A frequent use for this would be compare or ordering functors for standard algorithms like sort or standard containers like hash_maps. This look's like this:

void foo(const std::vector<Bar> bars)
{
    struct Sort {
        bool operator()(const Bar& lhs, const Bar& rhs) const 
        { /* ... */ }
    };
    std::sort(bars.begin(), bars.end(), Sort());
}

Other languages have code blocks or other features which allow you to write the sort criteria straight away. Local types are an tolerable alternative to this in my eyes.

Ähm, I mean, they could have been. But the standard prevents this. Section 14.3.1.2 says:

A local type, a type with no linkage, an unnamed type or a type compounded from any of these types shall not be used as a template-argument for a template type-parameter.

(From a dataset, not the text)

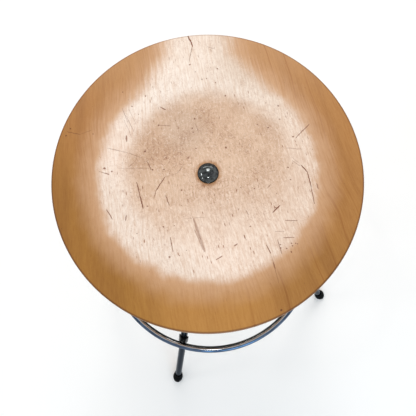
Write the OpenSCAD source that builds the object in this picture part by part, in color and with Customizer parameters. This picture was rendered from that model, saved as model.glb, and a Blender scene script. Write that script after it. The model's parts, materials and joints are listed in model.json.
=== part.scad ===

Oh my nudels. Why? Does anybody know a good reason for this? I can't imagine any. Furthermore I wonder how the syntax would look like when using an unamed type as a template parameter.

To make the confusion complete the GNU C++ compiler (version 4.2.3) dumps the following error when compiling the above example.

error: no matching function for call to 'sort(__gnu_cxx::__normal_iterator<Bar*, std::vector<Bar, std::allocator<Bar> > >, __gnu_cxx::__normal_iterator<Bar*, std::vector<Bar, std::allocator<Bar> > >, foo(std::vector<Bar, std::allocator<Bar> >&)::Sort&)'

Yeah, right.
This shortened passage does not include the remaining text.